You know what, as a follow up to my previous post and the above, the simplest solution may be to cut out the section of wire in the battery tender pigtail that has the fuse, flip it over and solder back in thereby moving the fuse to the negative wire.....
 
Thanks for the heads up! I use a tender all the time and just let the end fall when I disconnect it.
Wont be doing that anymore.
 
Ron L said:
No. Think about it. The pigtail has a fuse in the positive lead because it is made for a normal negative ground system. The bike's fuse is on the negative side. When the exposed pigtail lead touches the frame, the path is closed from the frame thru the negative lead on the pigtail to the battery and from the positive wires of the bike's harness back to the frame. No fuse in the circuit!!
Got it. Didn't think about that, and that's a reason to fuse everything. There's lots of good equipment that's fused in both lines, most likely just for that reason. You never know where the short is going to happen.
 
concours said:
When I installed the BT lead, I recognized the potential safety hazard and employed a two prong approach. 1) procedure.. always use the rubber cap. 2) (for when I got distracted or forgot 1) I tie-rapped the lead so close, it can't reach any metal.
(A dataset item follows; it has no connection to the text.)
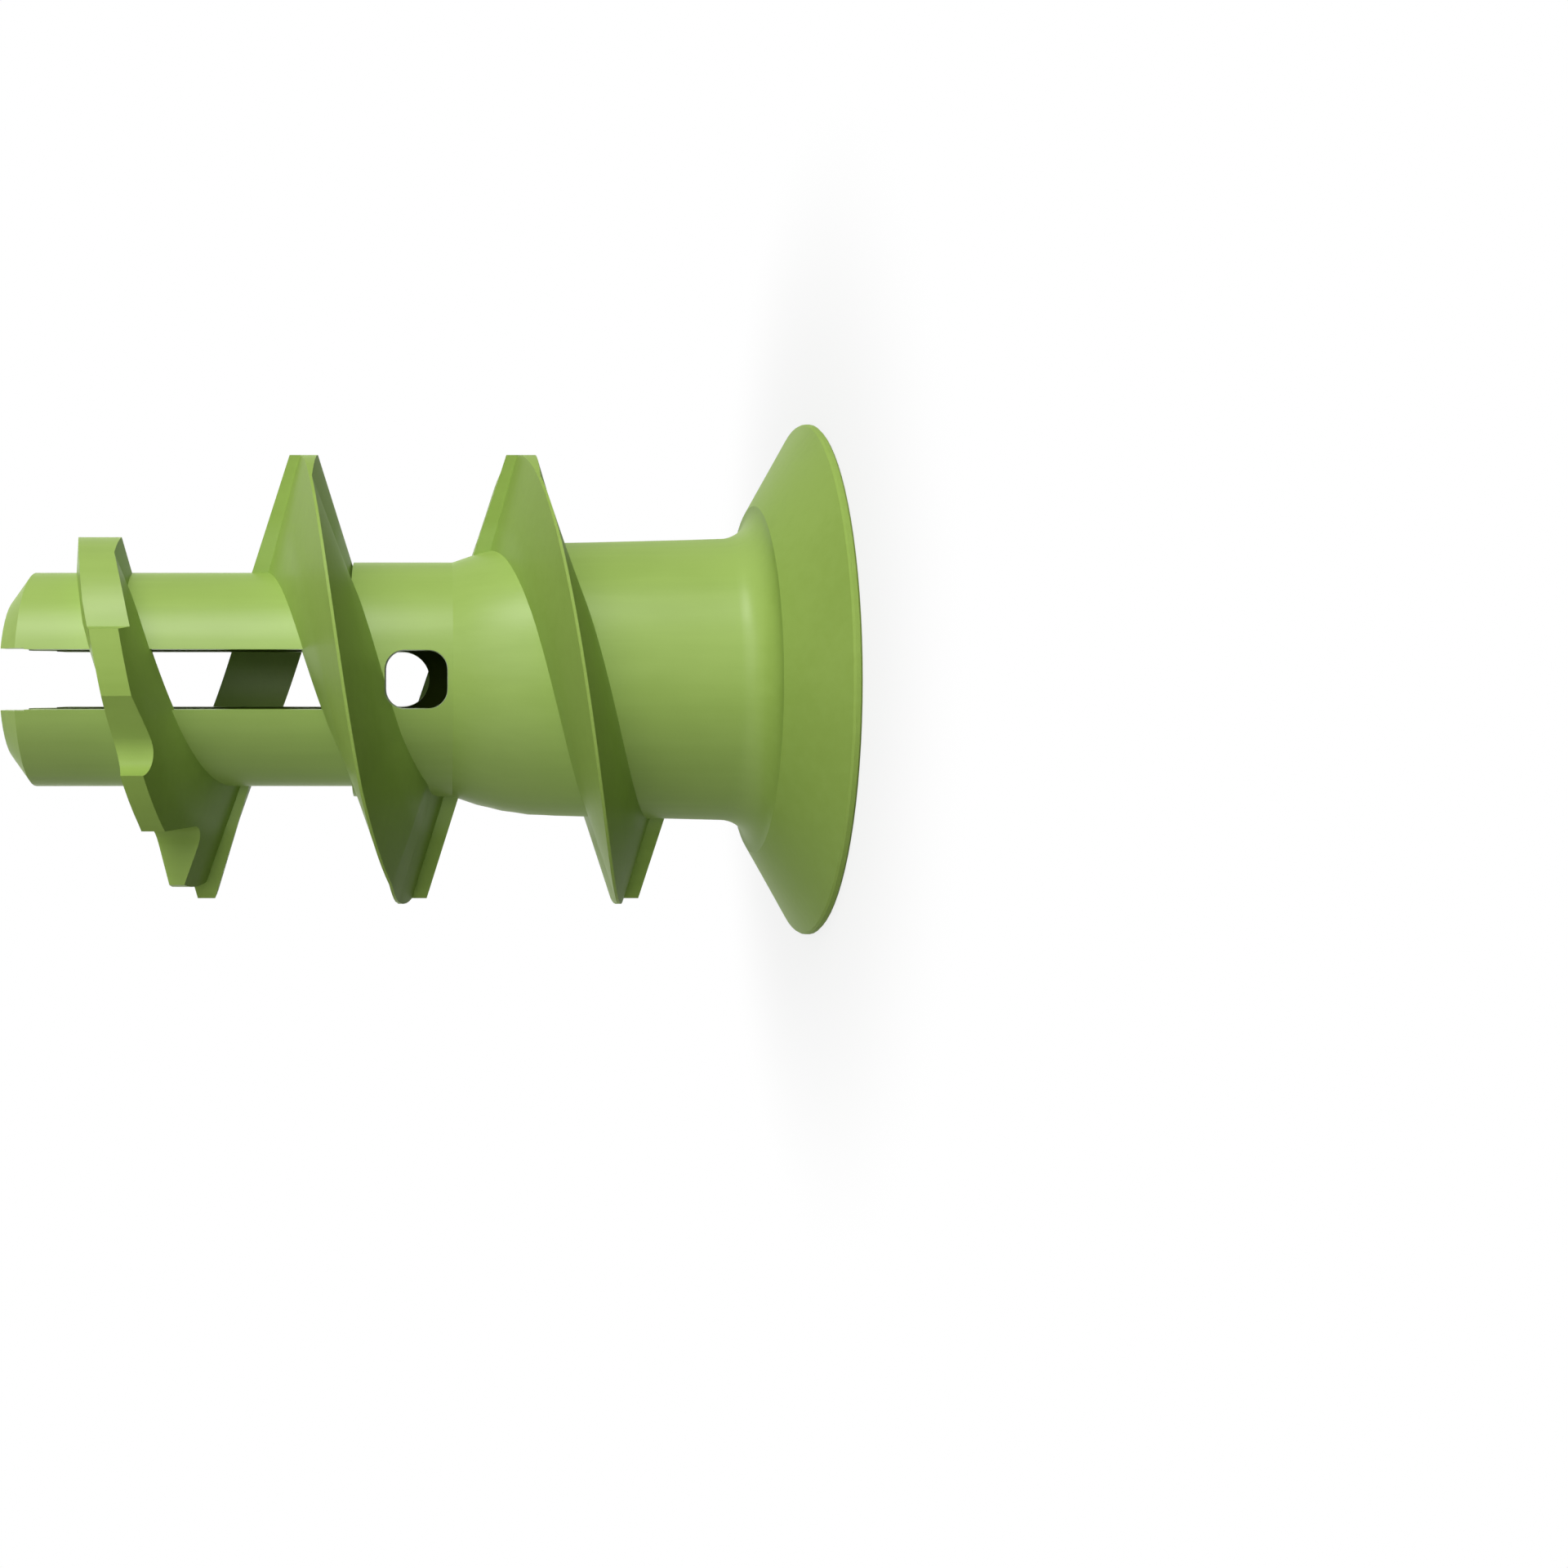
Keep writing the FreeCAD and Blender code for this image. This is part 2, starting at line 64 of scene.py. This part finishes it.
# The curve of a screen's colours: the end and the slope of its straight foot, and the power above it.
FOOT_END = 0.04045
FOOT_SLOPE = 12.92
POWER_OFFSET = 0.055
POWER = 2.4
FULL_CHANNEL = 255

# Sockets of a Mix node that blends two colours. It has others of the same names for numbers.
MIX_SHARE, MIX_LOW, MIX_HIGH = 0, 6, 7
MIX_RESULT = 2


class Ray(Enum):
    """The kinds of ray that see the plain white background, by the names of their outputs."""

    CAMERA = "Is Camera Ray"
    GLOSSY = "Is Glossy Ray"
    TRANSMISSION = "Is Transmission Ray"


def linear(red: int, green: int, blue: int) -> Colour:
    """Turn a colour of 0 to 255 as it is seen on a screen into Blender's linear light.

    Args:
        red: The red share, from 0 to 255.
        green: The green share, from 0 to 255.
        blue: The blue share, from 0 to 255.

    Returns:
        The linear colour.
    """
    def channel(value: int) -> float:
        """Return one channel in linear light."""
        share = value / FULL_CHANNEL
        if share <= FOOT_END:
            return share / FOOT_SLOPE
        return ((share + POWER_OFFSET) / (1.0 + POWER_OFFSET)) ** POWER

    return channel(red), channel(green), channel(blue)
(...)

Kinda same idea as grabbing a snake right behind the head.
Commando on fire

+1 concours... Its very basic and logical stuff.. I cant believe there are sooooo many that have had the same problem :shock: :shock: :shock: :shock:
 
concours said:
When I installed the BT lead, I recognized the potential safety hazard and employed a two prong approach. 1) procedure.. always use the rubber cap. 2) (for when I got distracted or forgot 1) I tie-rapped the lead so close, it can't reach any metal. Kinda same idea as grabbing a snake right behind the head.
Commando on fire

Why would you use the aftermarket connection when it looks like the factory plug and socket is fitted to your bike?
I don't use a tender but a regular charger every 2 or 3 weeks
I'm not trying to be a smart arse just genuinely curious

Jed
 
Jed said:
concours said:
When I installed the BT lead, I recognized the potential safety hazard and employed a two prong approach. 1) procedure.. always use the rubber cap. 2) (for when I got distracted or forgot 1) I tie-rapped the lead so close, it can't reach any metal. Kinda same idea as grabbing a snake right behind the head.
Commando on fire

Why would you use the aftermarket connection when it looks like the factory plug and socket is fitted to your bike?
I don't use a tender but a regular charger every 2 or 3 weeks
I'm not trying to be a smart arse just genuinely curious

Jed
Commando on fire

Commonality. If I only had one bike, I'd pay the $35 for a shaver plug, but given the dozens of things here that are used sporatically, Battery Tender plugs are everywhere. Also commonality for accessories (shown)
 
I actually took a piece of larger heat shrink tubing and put over that plug, so even if I did accidently drop it or whatever it was shielded. And I also plug in the little rubber doohickey to make sure, but the heat shrink condom shield is a good addition as well.